The Truth Comes Out: What Is Inside Area 51?

So what’s really going on behind closed doors? What is inside Area 51? Are U.S. military experts reverse-engineering crashed spaceships and performing autopsies on deceased aliens? In a word, no.

In 2013, the CIA released a declassified report about the site written in 1992, which acknowledges the existence of the facility and describes it as a U-2 testing site. It refers to unidentified flying objects (UFOs), but only to note that they were actually U-2 planes flying at 60,000 feet. The report also highlights the need for strict secrecy as a way to ward off Russian interference during the Cold War, rather than a deliberate attempt to mislead the American public. Still, there’s some evidence to suggest there’s more than meets the eye. For example, in 2017 the Pentagon confirmed the existence of a $22 million government program to collect and analyze data about “anomalous aerospace threats” — in other words, UFOs.

A poll found that 54 percent of Americans believe the government knows something about UFOs that it’s not sharing with the public.

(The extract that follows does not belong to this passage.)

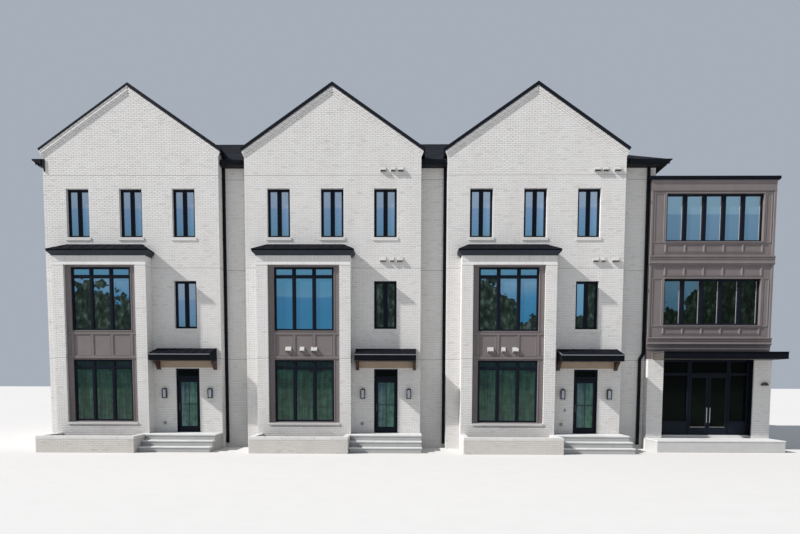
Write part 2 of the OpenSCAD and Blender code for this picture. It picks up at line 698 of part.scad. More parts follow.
module block_glass() color([0.45, 0.60, 0.68, 0.4]) at_block() {
    for (w = [block_win, block_win_top])
        box(light_x0, light_x0 + 5 * light_w, block_y + 160, block_y + 160 + glass_t, w[0], w[1]);
    box(shop_x0, shop_mid - 775, 500, 500 + glass_t, shop_z0 + 500, block_pier_z);
    box(shop_mid + 775, shop_x1, 500, 500 + glass_t, shop_z0 + 500, block_pier_z);
    box(shop_mid - 765, shop_mid + 765, 500, 500 + glass_t, 2920, block_pier_z);
}

// a glazed shop door between x0 and x1, its pull handle near x, hung at x_edge
module shop_leaf(x0, x1, x, x_edge) {
    hinges(x_edge - 2 * sign(x - x_edge), 418, x_edge, 440, [690, 1660, 2660]);
    difference() {
        box(x0, x1, 440, 440 + leaf_t, shop_z0 + 10, 2892);
        box(x0 + 80, x1 - 80, 300, 600, shop_z0 + 320, 2800);
    }
    for (z = [1080, 1560]) box(x - 12, x + 12, 400, 440, z - 12, z + 12);
    box(x - 16, x + 16, 372, 400, 1020, 1620);
}

module shop_door_left() color([0.12, 0.12, 0.13]) at_block()
    shop_leaf(shop_mid - 748, shop_mid - 6, shop_mid - 62, shop_mid - 748);

module shop_door_right() color([0.12, 0.12, 0.13]) at_block()
    shop_leaf(shop_mid + 6, shop_mid + 748, shop_mid + 62, shop_mid + 748);

module shop_glass_left() color([0.45, 0.60, 0.68, 0.4]) at_block()
    box(shop_mid - 668, shop_mid - 86, 456, 468, shop_z0 + 320, 2800);

module shop_glass_right() color([0.45, 0.60, 0.68, 0.4]) at_block()
    box(shop_mid + 86, shop_mid + 668, 456, 468, shop_z0 + 320, 2800);

module block_canopy() color([0.14, 0.14, 0.15]) at_block() {
    box(block_x0 + 190, block_x1, -940, block_y, block_pier_z, 3730);
    box(block_x0 + 190, block_x1, -940, block_pier_y - joint_gap, 3463, 3730);
}

module block_coping() color([0.40, 0.38, 0.37]) at_block() {
    z0 = block_top;
    z1 = block_top + 133;
    difference() {
        box(block_x0 - 100, block_x1 + 100, block_y - 100, recess - joint_gap, z0, z1);
        // notch for the downpipe
        box(block_x0 - 110, block_x0 - 5, 430, recess, z0 - 10, z1 + 10);
    }
    box(block_x0 + 224, block_x1 + 100, recess, block_y + 350, z0, z1);
    box(block_x1 - wall - 50, block_x1 + 100, block_y + 350 + joint_gap, in_y1 - 50 - joint_gap, z0, z1);
    box(block_x0 + 224, block_x1 + 100, in_y1 - 50, depth + 100, z0, z1);
}

module block_roof() color([0.30, 0.30, 0.31]) at_block()
    box(block_x0 + 220, block_x1 - wall, block_y + 300, in_y1, 9950, 10120);

module block_landing() color([0.78, 0.77, 0.75]) at_block() {
    box(block_x0, block_x1, -1000, block_pier_y, 0, landing_z);
    box(shop_x0, shop_x1, block_pier_y, block_y + 300, 0, landing_z);
    box(shop_x0, shop_x1, 400, block_y + 300, landing_z, shop_z0);
}

floors();
gable_walls();
entry_walls_over();
front_wall_piers();
return_walls();
link_walls();
party_walls();
left_end_wall();
rear_walls();
bay_piers();
bay_brickwork();
bay_casings();
bay_window_frames();
bay_roofs();
casement_frames();
house_glass();
window_sills();
door_frames();
door_leaf_1();
door_leaf_2();
door_leaf_3();
door_glass_1();
door_glass_2();
door_glass_3();
entry_canopies();
canopy_timbers();
entry_steps();
planter_walls();
planter_caps();
planter_floors();
main_roof();
gable_roofs();
rake_trims();
rake_corbels();
gutters();
soffits();
wall_lamps();
wall_boxes();
vent_hoods();
block_front_wall();
block_mouldings();
block_piers();
block_frames();
block_glass();
shop_door_left();
shop_door_right();
shop_glass_left();
shop_glass_right();
block_canopy();
block_coping();
block_roof();
block_landing();
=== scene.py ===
import bpy, math, random
from mathutils import Matrix, Vector


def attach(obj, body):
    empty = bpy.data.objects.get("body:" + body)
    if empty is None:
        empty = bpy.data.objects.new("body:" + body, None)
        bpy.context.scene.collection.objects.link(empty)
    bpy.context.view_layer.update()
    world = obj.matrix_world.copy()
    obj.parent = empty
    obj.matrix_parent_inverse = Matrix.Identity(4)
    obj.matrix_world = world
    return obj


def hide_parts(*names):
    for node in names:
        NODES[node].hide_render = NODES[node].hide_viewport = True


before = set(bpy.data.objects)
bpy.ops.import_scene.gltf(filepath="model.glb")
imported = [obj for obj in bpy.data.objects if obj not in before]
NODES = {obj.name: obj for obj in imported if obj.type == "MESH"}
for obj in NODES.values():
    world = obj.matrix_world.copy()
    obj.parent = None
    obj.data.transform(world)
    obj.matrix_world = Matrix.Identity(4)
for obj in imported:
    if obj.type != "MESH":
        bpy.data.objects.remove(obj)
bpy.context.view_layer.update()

rng = random.Random(1949)

# ------------------------------------------------------------------ frame
# House millimetres: x from the middle of a gable, y from the gable wall face,
# z from the ground. The row frame is in metres.
PITCH, OX, OY = 7696.0, 10434.0, 4958.0
RIDGE, SLOPE, HALF = 13741.0, 0.6894, 3353.0
EAVE, EAVE_Y, MID_Y, BACK_Y = 10990.0, 160.0, 6008.0, 11856.0
MAIN = (RIDGE - EAVE) / (MID_Y - EAVE_Y)
RX0, RX1, ROW = -3734.0, 20423.0, 2 * PITCH
LEFT, RIGHT = (RIDGE - EAVE) / (0 - RX0), (RIDGE - EAVE) / (RX1 - ROW)
DEPTH = 11486.0
BX0, BX1, BY = 4430.0, 9170.0, 330.0
LX0, LW = 5036.0, 735.0
JOINTS = (3454.0, 6909.0, 10363.0)


def M(h, x, y, z):
    return ((h * PITCH + x - OX) / 1000, (y - OY) / 1000, z / 1000)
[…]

So, it’s unlikely the fascination with aliens will ever disappear, but chances are that Area 51 isn’t the hotbed of extraterrestrial activity that alien activists once believed. Interestingly enough, however, it may actually be in the best interests of the government to keep this mystery alive. By releasing some documentation but keeping other data classified, by not confirming or denying the existence of UFOs or aliens, it’s possible to divert attention away from other top-secret national security projects and protect critical data.

Not bad for a strip of desert in southeastern Nevada.